Mandarin has more native speakers but I'm pretty sure English is the most common 2nd and third language and if your just looking at the number of native speakers wouldn't Hindi have to be considered as well.

Many scientific and technical terms are either taken straight from English.


If there is going to be one global tongue its going to be a long time in the future and I don't think it will be Mandarin, however it might have a lot of Mandarin influences. Certainly English would be a major influence as well.

but I can't imagine what mechanism would drive the spread of Mandarin much beyond China

Well there are a lot of ethnic Chinese in other Asian countries and China is large and has rapid economic growth, but still I disagree with the people who think China will overtake the US economically, militarily, and/or diplomatically within a generation.
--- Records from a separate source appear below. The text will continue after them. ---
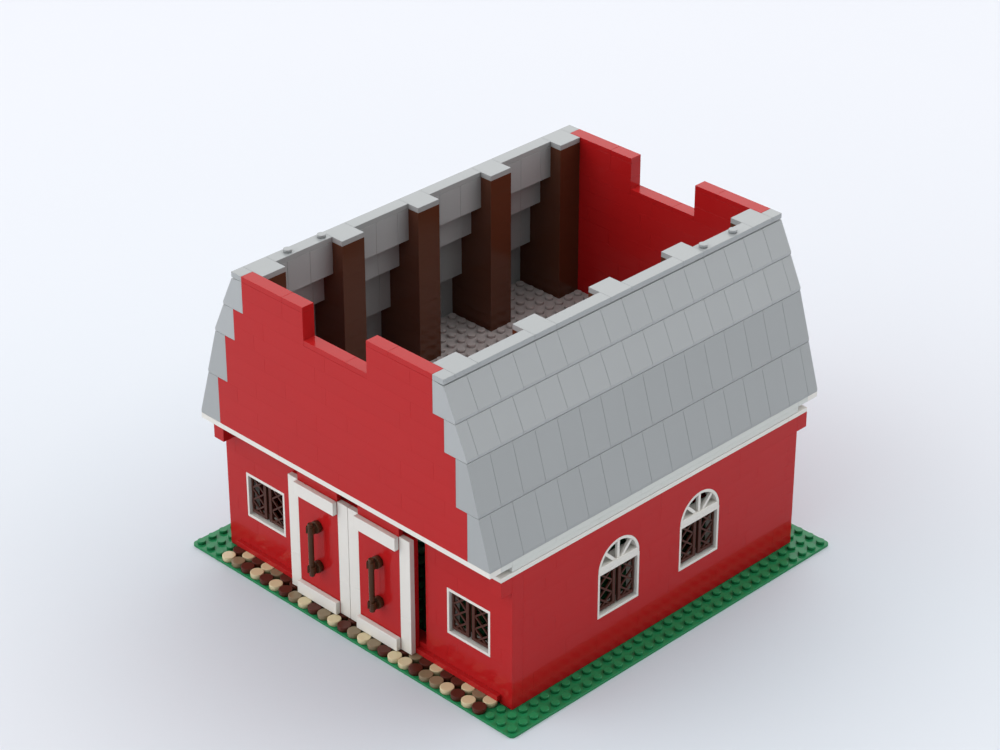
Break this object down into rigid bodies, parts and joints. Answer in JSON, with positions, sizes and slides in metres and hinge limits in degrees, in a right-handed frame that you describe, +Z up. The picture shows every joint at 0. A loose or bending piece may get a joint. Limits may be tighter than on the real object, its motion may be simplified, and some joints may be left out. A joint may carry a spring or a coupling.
{
  "type": "toy barn",
  "caption": "Open-topped toy barn of interlocking plastic bricks, with two sliding front doors, latticed casement windows and a loft floor, on a studded base.",
  "frame": {"origin": "centre of the underside of the square baseplate", "axes": "+X to the right along the front wall, +Y from the front wall to the back wall, +Z up; the doors face -Y"},
  "size_m": [0.256, 0.256, 0.1954],
  "materials": {
    "red_brick": "glossy moulded ABS",
    "white_trim": "glossy moulded ABS",
    "grey_roof": "glossy moulded ABS",
    "green_base": "glossy moulded plastic sheet",
    "dark_brown_post": "glossy moulded ABS",
    "dark_brown_handle": "glossy moulded ABS",
    "red_brown_tile": "glossy moulded ABS",
    "tan_tile": "glossy moulded ABS",
    "dark_tan_tile": "glossy moulded ABS",
    "grey_brown_floor": "glossy moulded ABS"
  },
  "bodies": {
    "house": {"back_gable": "red_brick", "back_wall": "red_brick", "baseplate": "green_base", "baseplate_studs": "green_base", "corbels": "red_brick", "door_guide": "red_brick", "door_track": "red_brick", "eave_plates": "white_trim", "front_gable": "red_brick", "front_wall": "red_brick", "front_window_frames": "white_trim", "gable_tiles": "red_brick", "left_posts": "dark_brown_post", "left_slope_1": "grey_roof", "left_slope_2": "grey_roof", "left_slope_3": "grey_roof", "left_slope_4": "grey_roof", "left_wall": "red_brick", "locating_studs": "grey_roof", "loft_floor": "grey_brown_floor", "loft_studs": "grey_brown_floor", "path_brown": "red_brown_tile", "path_dark_tan": "dark_tan_tile", "path_tan": "tan_tile", "right_posts": "dark_brown_post", "right_slope_1": "grey_roof", "right_slope_2": "grey_roof", "right_slope_3": "grey_roof", "right_slope_4": "grey_roof", "right_wall": "red_brick", "roof_caps": "grey_roof", "side_bands": "white_trim", "side_fan_lights": "white_trim", "side_window_frames": "white_trim", "tie_plates": "grey_roof", "top_beams": "red_brick"},
    "left_door": {"left_door_backing": "red_brick", "left_door_boards": "white_trim", "left_door_handle": "dark_brown_handle", "left_door_panel": "red_brick", "left_door_rails": "white_trim"},
    "right_door": {"right_door_backing": "red_brick", "right_door_boards": "white_trim", "right_door_handle": "dark_brown_handle", "right_door_panel": "red_brick", "right_door_rails": "white_trim"},
    "front_left_leaf_a_pane": {"front_left_leaf_a": "red_brown_tile"},
    "front_left_leaf_b_pane": {"front_left_leaf_b": "red_brown_tile"},
    "front_right_leaf_a_pane": {"front_right_leaf_a": "red_brown_tile"},
    "front_right_leaf_b_pane": {"front_right_leaf_b": "red_brown_tile"},
    "left_front_leaf_a_pane": {"left_front_leaf_a": "red_brown_tile"},
    "left_front_leaf_b_pane": {"left_front_leaf_b": "red_brown_tile"},
    "left_rear_leaf_a_pane": {"left_rear_leaf_a": "red_brown_tile"},
    "left_rear_leaf_b_pane": {"left_rear_leaf_b": "red_brown_tile"},
    "right_front_leaf_a_pane": {"right_front_leaf_a": "red_brown_tile"},
    "right_front_leaf_b_pane": {"right_front_leaf_b": "red_brown_tile"},
    "right_rear_leaf_a_pane": {"right_rear_leaf_a": "red_brown_tile"},
    "right_rear_leaf_b_pane": {"right_rear_leaf_b": "red_brown_tile"}
  },
  "joints": [
    {"name": "left_door_slide", "type": "slide", "parent": "house", "child": "left_door", "axis": [1, 0, 0], "range_m": [-0.05, 0]},
    {"name": "right_door_slide", "type": "slide", "parent": "house", "child": "right_door", "axis": [1, 0, 0], "range_m": [0, 0.06]},
    {"name": "front_left_leaf_a_hinge", "type": "hinge", "parent": "house", "child": "front_left_leaf_a_pane", "pos_m": [-0.0932, -0.1098, 0.04217], "axis": [0, 0, 1], "range_deg": [0, 90]},
    {"name": "front_left_leaf_b_hinge", "type": "hinge", "parent": "house", "child": "front_left_leaf_b_pane", "pos_m": [-0.0668, -0.1098, 0.04217], "axis": [0, 0, -1], "range_deg": [0, 90]},
    {"name": "front_right_leaf_a_hinge", "type": "hinge", "parent": "house", "child": "front_right_leaf_a_pane", "pos_m": [0.0668, -0.1098, 0.04217], "axis": [0, 0, 1], "range_deg": [0, 90]},
    {"name": "front_right_leaf_b_hinge", "type": "hinge", "parent": "house", "child": "front_right_leaf_b_pane", "pos_m": [0.0932, -0.1098, 0.04217], "axis": [0, 0, -1], "range_deg": [0, 90]},
    {"name": "left_front_leaf_a_hinge", "type": "hinge", "parent": "house", "child": "left_front_leaf_a_pane", "pos_m": [-0.1098, -0.0452, 0.04217], "axis": [0, 0, -1], "range_deg": [0, 90]},
    {"name": "left_front_leaf_b_hinge", "type": "hinge", "parent": "house", "child": "left_front_leaf_b_pane", "pos_m": [-0.1098, -0.0188, 0.04217], "axis": [0, 0, 1], "range_deg": [0, 90]},
    {"name": "left_rear_leaf_a_hinge", "type": "hinge", "parent": "house", "child": "left_rear_leaf_a_pane", "pos_m": [-0.1098, 0.0188, 0.04217], "axis": [0, 0, -1], "range_deg": [0, 90]},
    {"name": "left_rear_leaf_b_hinge", "type": "hinge", "parent": "house", "child": "left_rear_leaf_b_pane", "pos_m": [-0.1098, 0.0452, 0.04217], "axis": [0, 0, 1], "range_deg": [0, 90]},
    {"name": "right_front_leaf_a_hinge", "type": "hinge", "parent": "house", "child": "right_front_leaf_a_pane", "pos_m": [0.1098, -0.0452, 0.04217], "axis": [0, 0, 1], "range_deg": [0, 90]},
    {"name": "right_front_leaf_b_hinge", "type": "hinge", "parent": "house", "child": "right_front_leaf_b_pane", "pos_m": [0.1098, -0.0188, 0.04217], "axis": [0, 0, -1], "range_deg": [0, 90]},
    {"name": "right_rear_leaf_a_hinge", "type": "hinge", "parent": "house", "child": "right_rear_leaf_a_pane", "pos_m": [0.1098, 0.0188, 0.04217], "axis": [0, 0, 1], "range_deg": [0, 90]},
    {"name": "right_rear_leaf_b_hinge", "type": "hinge", "parent": "house", "child": "right_rear_leaf_b_pane", "pos_m": [0.1098, 0.0452, 0.04217], "axis": [0, 0, -1], "range_deg": [0, 90]}
  ]
}
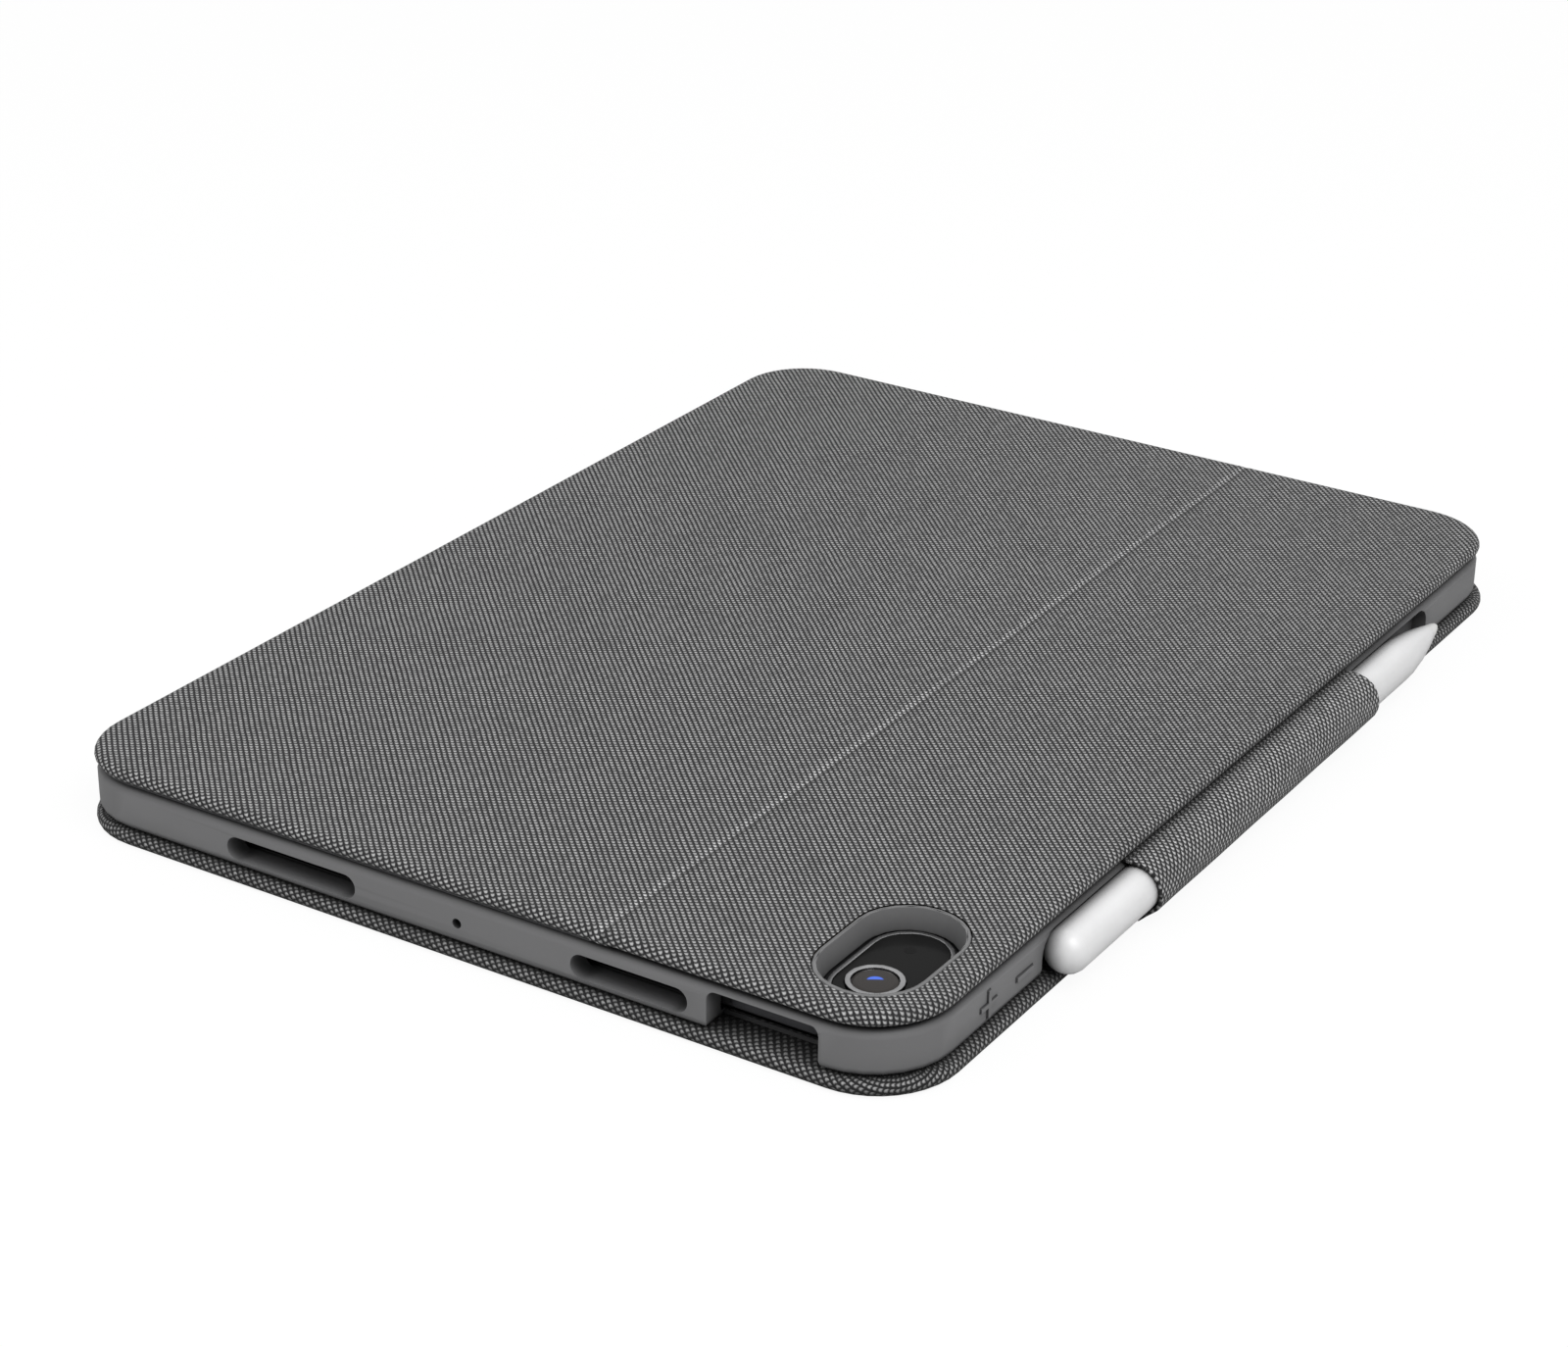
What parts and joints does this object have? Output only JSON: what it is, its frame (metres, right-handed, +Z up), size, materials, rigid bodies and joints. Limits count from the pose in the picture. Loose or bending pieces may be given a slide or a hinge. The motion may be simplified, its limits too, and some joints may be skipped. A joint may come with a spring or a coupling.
{
  "type": "tablet keyboard case",
  "caption": "Fabric-covered folding tablet case with a keyboard cover, creased back kickstand, moulded tablet holder and a latch strap that holds a stylus.",
  "frame": {"origin": "on the underside of the keyboard cover, under the middle of the tablet, with the case closed", "axes": "+Z up through the closed case, +X along the long side away from the tablet's camera end, +Y to the spine, -Y to the stylus and latch"},
  "size_m": [0.2596, 0.1967, 0.0155],
  "materials": {
    "grey_weave": "two-tone grey woven fabric",
    "back_weave": "two-tone grey woven fabric",
    "kickstand_weave": "two-tone grey woven fabric",
    "spine_weave": "two-tone grey woven fabric",
    "crease_weave": "two-tone grey woven fabric",
    "strap_weave": "two-tone grey woven fabric",
    "latch_weave": "two-tone grey woven fabric",
    "lining_microfibre": "brushed microfibre",
    "base_steel": "plain",
    "membrane_film": "printed film",
    "magnet_nickel": "nickel plated",
    "ribbon_amber": "flat cable film",
    "board_green": "circuit board",
    "switch_steel": "plain",
    "key_plastic": "fine texture",
    "deck_plastic": "soft touch",
    "trackpad_glass": "satin",
    "frame_grey": "satin moulded elastomer",
    "button_grey": "satin moulded elastomer",
    "tablet_button_grey": "dark anodised",
    "contact_plastic": "moulded",
    "contact_gold": "gold plated",
    "panel_board": "stiff fibreboard",
    "kickstand_core": "stiff fibreboard",
    "bezel_grey": "satin",
    "tablet_aluminium": "bead blasted, grey anodised",
    "tablet_screen_glass": "black cover glass, switched off",
    "camera_metal": "polished edge",
    "camera_black": "black cover glass",
    "lens_glass": "coated lens",
    "stylus_white": "satin white",
    "stylus_tip_white": "white"
  },
  "bodies": {
    "keyboard_cover": {"cover_shell": "grey_weave", "base_plate": "base_steel", "membrane_sheet": "membrane_film", "controller_board": "board_green", "trackpad_switch": "switch_steel", "cover_magnet_left": "magnet_nickel", "cover_magnet_right": "magnet_nickel", "ribbon_cover": "ribbon_amber", "keyboard_deck": "deck_plastic"},
    "spine": {"spine_strip": "spine_weave", "ribbon_spine": "ribbon_amber"},
    "holder": {"holder_frame": "frame_grey", "back_board": "panel_board", "back_fabric": "back_weave", "crease_strip": "crease_weave", "camera_bezel": "bezel_grey", "contact_block": "contact_plastic", "ribbon_holder": "ribbon_amber", "latch_anchor": "latch_weave", "tablet_body": "tablet_aluminium", "tablet_screen": "tablet_screen_glass", "camera_plate": "camera_metal", "camera_window": "camera_black", "lens_ring": "camera_metal", "camera_lens": "lens_glass", "stylus_body": "stylus_white", "stylus_tip": "stylus_tip_white"},
    "kickstand": {"kickstand_board": "kickstand_core", "kickstand_lining": "lining_microfibre", "kickstand_fabric": "kickstand_weave"},
    "latch": {"latch_strap": "strap_weave"},
    "volume_up": {"volume_up_button": "button_grey"},
    "volume_down": {"volume_down_button": "button_grey"},
    "power": {"tablet_power_button": "tablet_button_grey"},
    "contact_left": {"contact_pin_left": "contact_gold"},
    "contact_middle": {"contact_pin_middle": "contact_gold"},
    "contact_right": {"contact_pin_right": "contact_gold"},
    "press_keys_function": {"keys_function": "key_plastic"},
    "press_keys_number": {"keys_number": "key_plastic"},
    "press_keys_upper": {"keys_upper": "key_plastic"},
    "press_keys_home": {"keys_home": "key_plastic"},
    "press_keys_lower": {"keys_lower": "key_plastic"},
    "press_keys_bottom_left": {"keys_bottom_left": "key_plastic"},
    "press_keys_bottom_right": {"keys_bottom_right": "key_plastic"},
    "press_keys_arrow": {"keys_arrow": "key_plastic"},
    "press_space_bar": {"space_bar": "key_plastic"},
    "press_trackpad": {"trackpad_plate": "trackpad_glass"}
  },
  "joints": [
    {"name": "cover_fold", "type": "hinge", "parent": "keyboard_cover", "child": "spine", "pos_m": [0, 0.09485, 0.0017], "axis": [1, 0, 0], "range_deg": [-176, 0]},
    {"name": "holder_fold", "type": "hinge", "parent": "spine", "child": "holder", "pos_m": [0, 0.09485, 0.0102], "axis": [1, 0, 0], "range_deg": [-176, 0]},
    {"name": "kickstand_swing", "type": "hinge", "parent": "holder", "child": "kickstand", "pos_m": [0, -0.0317, 0.015], "axis": [1, 0, 0], "range_deg": [0, 125]},
    {"name": "latch_swing", "type": "hinge", "parent": "holder", "child": "latch", "pos_m": [-0.0018, -0.0941, 0.0124], "axis": [-1, 0, 0], "range_deg": [0, 80]},
    {"name": "power_press", "type": "slide", "parent": "holder", "child": "power", "axis": [1, 0, 0], "range_m": [0, 0.0003]},
    {"name": "volume_up_press", "type": "slide", "parent": "holder", "child": "volume_up", "axis": [0, 1, 0], "range_m": [0, 0.0004]},
    {"name": "volume_down_press", "type": "slide", "parent": "holder", "child": "volume_down", "axis": [0, 1, 0], "range_m": [0, 0.0004]},
    {"name": "pin_left_press", "type": "slide", "parent": "holder", "child": "contact_left", "axis": [0, 0, 1], "range_m": [0, 0.0003]},
    {"name": "pin_middle_press", "type": "slide", "parent": "holder", "child": "contact_middle", "axis": [0, 0, 1], "range_m": [0, 0.0003]},
    {"name": "pin_right_press", "type": "slide", "parent": "holder", "child": "contact_right", "axis": [0, 0, 1], "range_m": [0, 0.0003]},
    {"name": "press_keys_function", "type": "slide", "parent": "keyboard_cover", "child": "press_keys_function", "axis": [0, 0, -1], "range_m": [0, 0.0007]},
    {"name": "press_keys_number", "type": "slide", "parent": "keyboard_cover", "child": "press_keys_number", "axis": [0, 0, -1], "range_m": [0, 0.0007]},
    {"name": "press_keys_upper", "type": "slide", "parent": "keyboard_cover", "child": "press_keys_upper", "axis": [0, 0, -1], "range_m": [0, 0.0007]},
    {"name": "press_keys_home", "type": "slide", "parent": "keyboard_cover", "child": "press_keys_home", "axis": [0, 0, -1], "range_m": [0, 0.0007]},
    {"name": "press_keys_lower", "type": "slide", "parent": "keyboard_cover", "child": "press_keys_lower", "axis": [0, 0, -1], "range_m": [0, 0.0007]},
    {"name": "press_keys_bottom_left", "type": "slide", "parent": "keyboard_cover", "child": "press_keys_bottom_left", "axis": [0, 0, -1], "range_m": [0, 0.0007]},
    {"name": "press_keys_bottom_right", "type": "slide", "parent": "keyboard_cover", "child": "press_keys_bottom_right", "axis": [0, 0, -1], "range_m": [0, 0.0007]},
    {"name": "press_keys_arrow", "type": "slide", "parent": "keyboard_cover", "child": "press_keys_arrow", "axis": [0, 0, -1], "range_m": [0, 0.0007]},
    {"name": "press_space_bar", "type": "slide", "parent": "keyboard_cover", "child": "press_space_bar", "axis": [0, 0, -1], "range_m": [0, 0.0007]},
    {"name": "press_trackpad", "type": "slide", "parent": "keyboard_cover", "child": "press_trackpad", "axis": [0, 0, -1], "range_m": [0, 0.0003]}
  ],
  "couplings": [
    {"joint": "holder_fold", "follows": "cover_fold", "ratio": 1}
  ]
}
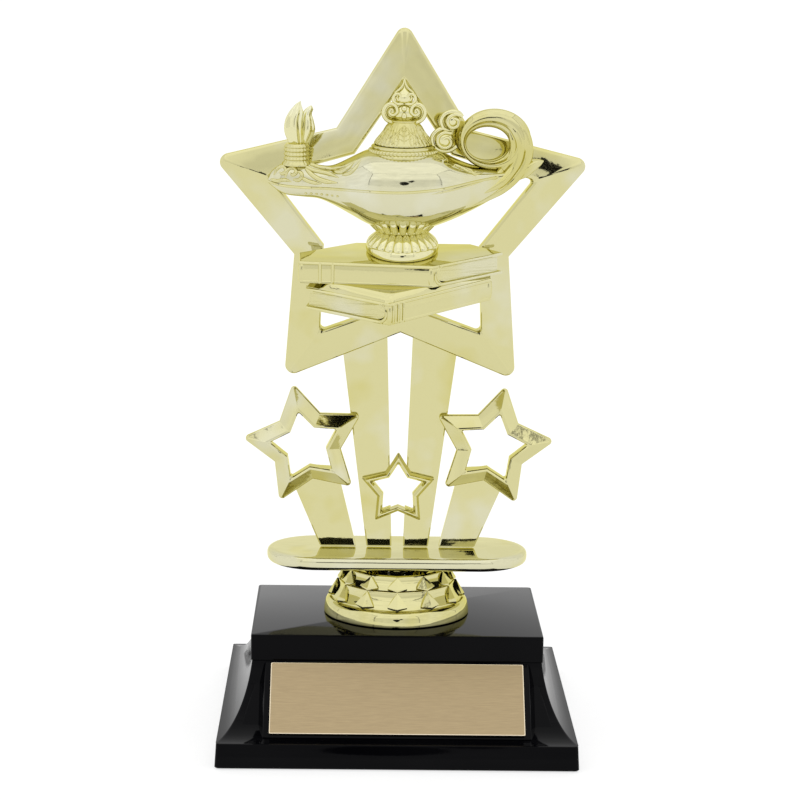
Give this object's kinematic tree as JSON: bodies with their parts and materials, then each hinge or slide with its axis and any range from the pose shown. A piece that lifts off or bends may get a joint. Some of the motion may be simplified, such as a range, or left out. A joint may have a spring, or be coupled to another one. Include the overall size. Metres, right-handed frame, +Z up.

I don't think that China can sustain its current level of growth. Remember awhile back all the talk of Japan passing the US economically. Maybe in 20 years people will look ahead and think India will pass the US economically. Eventually someone will but I don't think its going to be by 2025 like some people have claimed. I expect it might not happen in my lifetime.

If you were making policy in one of those countries, choosing a second language to teach everyone, wouldn't you, like Mongolia, pick English?

I think that teaching English as a 2nd language makes a lot of sense for most countries. In Mongolia you have English competing with Mandarin (China is right next door), and Russian fading (maybe fading fast) but still having some significance.